A second way to represent a list of occurrences is explicitly with a list of date or date-time values.

That’s all complicated enough, but a given event can have multiple ‘recur’ values and lists, each of which can either add (RRULE, RDATE) or prevent (EXRULE, EXDATE) occurrences from being included in the final event.

While I’m pretty sure that a lot of this capability never gets used in the real world, it’s hard to determine what subsets the various calendar applications actually use. The complexity of iCalendar has led to efforts like and Calsifywhich is chartered by the Internet Engineering Task Force with simplfying RFC 2445 ””, along with the related RFC 2446 “iCalendar Transport-Independent Interoperability Protoco (iTIP)”, RFC 2447 ” iCalendar Message-Based Interoperability Protocol (iMIP)”, and RFC 3283 “Guide to Internet Calendaring” and CalConnect a consortium working on usage standards to aid interoperability of applications the existing versions of those standards

In the spirit of Postel’s Law I’ve decided to take on accepting everything that RFC 2445 allows.

Where Things Stand

First I considered doing this as an extension to either the iCalendar or vPim gems, each has it’s advantages and disadvantages. After considerable thought I decided to start afresh, and build a behavior-driven implementation as much as possible. I’ve found myself taking a slight detour from strict test-first design in the case of the implementation of enumerating ‘recur’ values. Since there the specification is so convoluted, it was more natural to try to ponder the overall problem, and write ‘black-box’ specs directly from the RFC. It took me several days of pondering all of the examples in RFC 2445, and a few ‘shower thoughts’ before I got the general approach to enumerating occurrences. In either case, I’ve been using RSpec as my specification/behavior driving/acceptance testing tool, with great pleasure.

So far, I’ve got specs and code for:

  1. Parsing a calendar envelope
  2. Parsing an event
  3. Producing a VTIMEZONE calendar component for a given time range from a TZInfo::Timezone
  4. Parsing ‘recur’ values
  5. Attribute reading and writing for ‘recur’ values
  6. Enumerating occurrences for a ‘recur’ value given a starting time

Having just completed the last of these and passing all of the example use cases given in section 4.8.5.4 of RFC 2445, I feel like I’m over a big hump, with a few, hopefully smaller, humps to go like the merging of RRULEs, EXRULEs, RDATEs and EXDATEs; and giving imported VTIMEZONE components the ability to actually do time conversions. Other that that I think it’s just a series of several smaller tasks. One of the reasons for posting this is to give myself some incentive to keep at it by going public!

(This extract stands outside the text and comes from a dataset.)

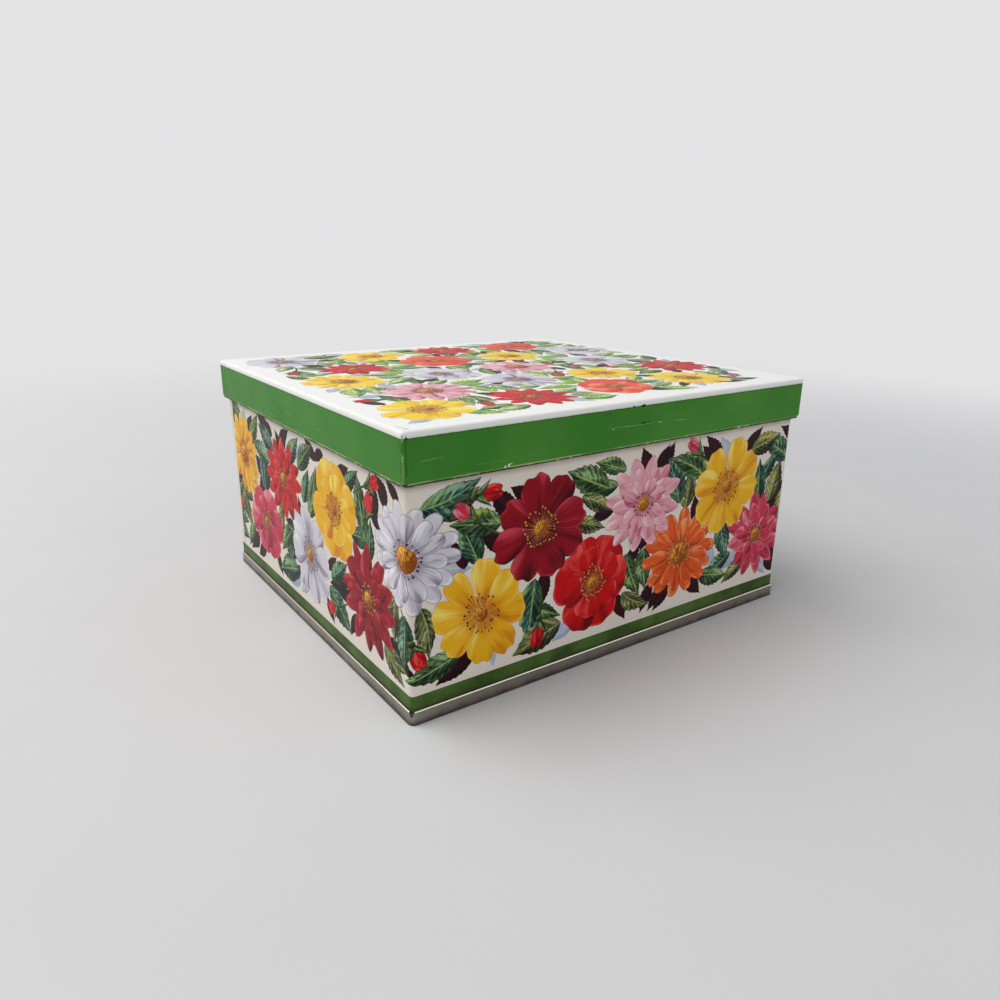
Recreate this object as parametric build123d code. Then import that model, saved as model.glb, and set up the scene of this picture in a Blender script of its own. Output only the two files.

It’s not quite ready to foist on the world just yet, but I hope to do that soon. My inclination is to release this as open source. I must say that since I’ve been without paying work for several months now, and this has been a self funded project, I’d like to figure out how to generate some revenue from what has been a considerable amount of work. I’d welcome any ideas to that end.